The Puerto Rican migration after María resembles the Mariel boatlift because of the massive, sudden and chaotic way in which it is happening. And although Duany acknowledged that the Florida government has been proactive in taking steps to facilitate the integration of those who are arriving, the authorities themselves have expressed uncertainty regarding the magnitude of this wave.
But this government proactivity could have other ramifications: the impact of this sudden Puerto Rican population increase in future elections. "Puerto Ricans who arrive here will be able to vote in the elections and Governor Rick Scott has said he is going to run for senator. You see Scott looking for that Puerto Rican vote, "said Duany.
Even with the growth of the Puerto Rican population here, its participation rate is somewhat low. There is a tendency to think that Puerto Ricans are Democrats, but in the last elections Puerto Ricans have identified themselves as independent voting for candidacy and even favoring some Republican politicians.
"But I think they are still a big Democratic bloc that will favor Democratic candidates, as happened with Hillary Clinton," he said.
Several government voices have said that 500,000 Puerto Ricans could arrive in the United States as a result of the devastation that the hurricane left on the island, and argue that between 100,000 and 200,000 could stay in Florida.
The number could be higher. This week, the number of people who have traveled from Puerto Rico to Florida already exceeds 170,000, as confirmed by the Republican representative Bob Cortés.
Recently, the Center for Puerto Rican Studies of the University of New York (CUNY) released a study that projects a number of Puerto Rican migrants that is not far from this estimate. According to the study, between 2017 and 2019, Puerto Rico could lose 470,335 residents.
"It's an unusual population movement and I think migration forecasts are going to fall short," Duany said.
"This had not happened even during the 1950s migration, when 89,000 Puerto Ricans leave the island. In 2015 that figure had been already exceeded, "added the anthropologist and director of the Cuban Research Institute of the Florida International University.

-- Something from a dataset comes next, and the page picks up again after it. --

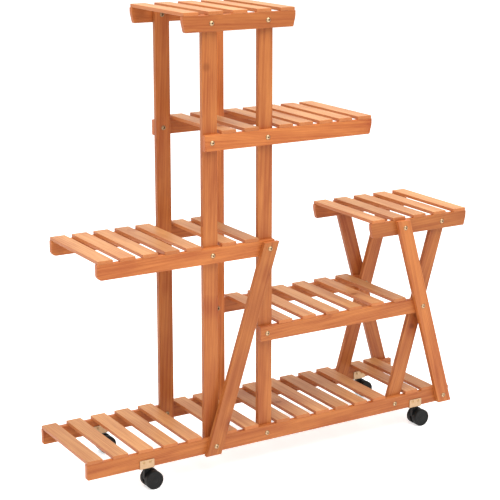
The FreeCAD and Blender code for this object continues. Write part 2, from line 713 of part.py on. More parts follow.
def build_wheel(label, places, turn):
    """A moulded wheel: open inside, closed by a dished disc outside, on a blind bore."""
    body = new_body(label, places, turn)
    bore, depth = "axle_radius + running_fit", "axle_bite + wheel_gap"
    inner_rim, outer_rim = "wheel_radius - wheel_rim", "wheel_radius - wheel_lip"
    disc = "wheel_width - wheel_dish"
    hollow = f"{disc} - wheel_web"
    revolve(body, ((bore, "0"), ("wheel_hub_radius", "0"), ("wheel_hub_radius", hollow),
                   (inner_rim, hollow), (inner_rim, "0"), ("wheel_radius", "0"),
                   ("wheel_radius", "wheel_width"), (outer_rim, "wheel_width"),
                   (outer_rim, disc), ("0", disc), ("0", depth), (bore, depth)), "XY_Plane")
    tread = 2 * value("wheel_radius")
    round_edges(body, "shoulders", "wheel_edge",
                lambda edge: edge.isClosed() and abs(edge.BoundBox.XLength - tread) < CLOSE)
    return body


def build_screw():
    """A pan-headed cross screw along +Z; the underside of its head is on its own origin."""
    body = new_body("bracket_screw")
    revolve(body, (("0", "-1 * screw_head_height"), ("screw_head_radius",
                                                     "-1 * screw_head_height"),
                   ("screw_head_radius", "0"), ("screw_radius", "0"),
                   ("screw_radius", "screw_length"), ("0", "screw_length")))
    top = -value("screw_head_height")
    round_edges(body, "crown", "screw_head_height - screw_head_rim",
                lambda edge: edge.isClosed() and abs(edge.BoundBox.ZMax - top) < CLOSE)
    cross = new_sketch(body, "cross", "XY_Plane", "-1 * screw_head_height")
    arm, half = "recess_reach", "recess_width / 2"
    quarter = ((half, half), (arm, half), (arm, f"-1 * {half}"), (half, f"-1 * {half}"))
    lower = ((half, f"-1 * {arm}"), (f"-1 * {half}", f"-1 * {arm}"),
             (f"-1 * {half}", f"-1 * {half}"), (f"-1 * {arm}", f"-1 * {half}"))
    upper = ((f"-1 * {arm}", half), (f"-1 * {half}", half), (f"-1 * {half}", arm), (half, arm))
    add_outline(cross, quarter + lower + upper)
    extrude(body, cross, "recess_depth", "Pocket", reverse=True)
    return body


def build_caster(corner, station, face):
    """The pieces of one caster, on a rail's face that looks to the front."""
    rail_edge = (along(station), face, "base_clearance")
    swivel = f"({face} + caster_inset)"
    axle = f"({along(station)} + caster_trail)"
    inner = "(housing_width / 2 + wheel_gap)"
    return [
        build_bracket(f"{corner}_bracket", rail_edge),
        build_stem(f"{corner}_stem", (along(station), swivel, "base_clearance")),
        build_housing(f"{corner}_housing", (along(station), swivel, "wheel_radius")),
        build_axle(f"{corner}_axle", (axle, swivel, "wheel_radius")),
        build_wheel(f"{corner}_near_wheel", (axle, f"{swivel} - {inner}", "wheel_radius"), 180),
        build_wheel(f"{corner}_far_wheel", (axle, f"{swivel} + {inner}", "wheel_radius"), 0),
    ]


def build_casters():
    """Four casters and the screws of their brackets."""
    nodes = []
    screws = []
    for name, face in CASTER_FACES.items():
        for hand, station in CASTER_STATIONS.items():
            nodes += build_caster(f"{name}_{hand}", station, face)
            screws += [facing(f"{station} + {across} * screw_spacing / 2",
                              value(f"{face} - bracket_thickness"),
                              "base_clearance + screw_rise", -1) for across in (-1, 1)]
    nodes.append(place_copies("bracket_screws", build_screw(), screws))
    return nodes


# ---- the stand -----------------------------------------------------------------------------------
NODES = (build_rails() + build_slats() + build_posts() + build_legs() + [build_brace()]
         + build_fasteners() + build_casters())

document.recompute()
for item in document.Objects:
    if {"Invalid", "Error"} & set(item.State):
        raise RuntimeError(f"{item.Label} did not compute: {item.State}")
for node in NODES:
    if node.Shape.isNull() or not node.Shape.isValid():
        raise RuntimeError(f"{node.Label} has no valid shape")

os.makedirs("parts", exist_ok=True)
for node in NODES:
    node.Shape.exportStep(f"parts/{node.Label}.step")
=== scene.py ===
import logging
import math
import random
from collections.abc import Callable
from dataclasses import dataclass, field
from enum import Enum

import bmesh
import bpy
from mathutils import Euler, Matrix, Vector


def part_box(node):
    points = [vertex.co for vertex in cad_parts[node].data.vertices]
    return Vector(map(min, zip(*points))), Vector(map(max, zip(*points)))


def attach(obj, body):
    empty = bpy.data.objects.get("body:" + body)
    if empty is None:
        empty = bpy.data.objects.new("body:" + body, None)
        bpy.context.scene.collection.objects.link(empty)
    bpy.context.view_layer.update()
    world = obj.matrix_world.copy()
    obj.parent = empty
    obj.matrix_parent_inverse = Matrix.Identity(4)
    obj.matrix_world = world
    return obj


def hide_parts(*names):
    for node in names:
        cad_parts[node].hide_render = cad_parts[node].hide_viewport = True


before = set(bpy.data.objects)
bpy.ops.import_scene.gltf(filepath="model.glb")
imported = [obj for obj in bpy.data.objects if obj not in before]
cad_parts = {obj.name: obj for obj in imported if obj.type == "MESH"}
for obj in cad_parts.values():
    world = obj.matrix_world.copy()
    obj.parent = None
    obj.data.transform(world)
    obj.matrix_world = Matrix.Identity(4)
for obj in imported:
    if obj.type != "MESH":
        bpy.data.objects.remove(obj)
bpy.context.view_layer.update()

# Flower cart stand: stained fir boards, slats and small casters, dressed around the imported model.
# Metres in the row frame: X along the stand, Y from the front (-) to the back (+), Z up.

MM = 0.001
SLAT_PLACES = ((0.035, 0.0, -0.055), (0.095, 8.0, 0.055))     # m, least and most, in its log
SLAT_TONES = (0.88, 1.08)
CROSS = -4                            # in the place of a number of sides: a screw's cross recess
CROSS_HALF_WIDTH = 0.45               # mm
LOG = logging.getLogger("stand")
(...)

Before 1980, public perception polls in the United States portrayed Cubans as enterprising people and relatives who had been looking to thrive, but after "the Marielitos" that perception turned negative. "They were seen as a burden, that they did not contribute to society, and films like Scarface even appeared, where the Mariel refugees were portrayed as criminals," he explained.
These social impacts have even modified the urban geography of Miami, where they were concentrated, and the consequences are still felt today because it is possible to see social stratification, where Cuban migrants before Mariel are separated from those who arrived with this wave.
"You see it in the urban space that reflects those differences and people are located in areas according to the year they arrived, their social class and even the color of their skin," he said.
With the arrival of thousands of Puerto Ricans in Florida, Duany estimates that similar behavior will occur and Puerto Ricans settle in areas where their families and friends are. This could produce an increase in the concentration of Puerto Ricans, such as the Kissimmee area. "The differences with other groups will be accentuated," he said.
And with that, there will be great pressure on services, housing and employment, said planner José Rivera Santana. "These movements are things that are not planned and, although programs for emergency aid are usually put into effect, they are transitory and there are no conditions to give continuity to that pressure," he explained.
As for the social aspect, if the migration process is not handled properly in the host country, the avalanche of people who arrive will create discomfort that could generate a rejection of the resident population towards immigrants, he said. "If the state that receives immigrants does not respond relatively quickly, tensions, conflicts and even resentment may arise in the existing population," said Rivera Santana.
The accelerator that hurricane Maria put in the migration process of Puerto Ricans to the United States is similar to that reported between the 1930s and 1940s, the Rivera recalled. In 1928, Hurricane San Felipe, a category five, hitPuerto Rico in the middle of an economic depression. "Then, the depression and the hurricane led Puerto Rico to a great migration and now it´s like history repeats itself," he said.
"There are things written on the wall. Migration will become more acute because the economic situation, which was the factor that caused it, will continue to worsen, "he said.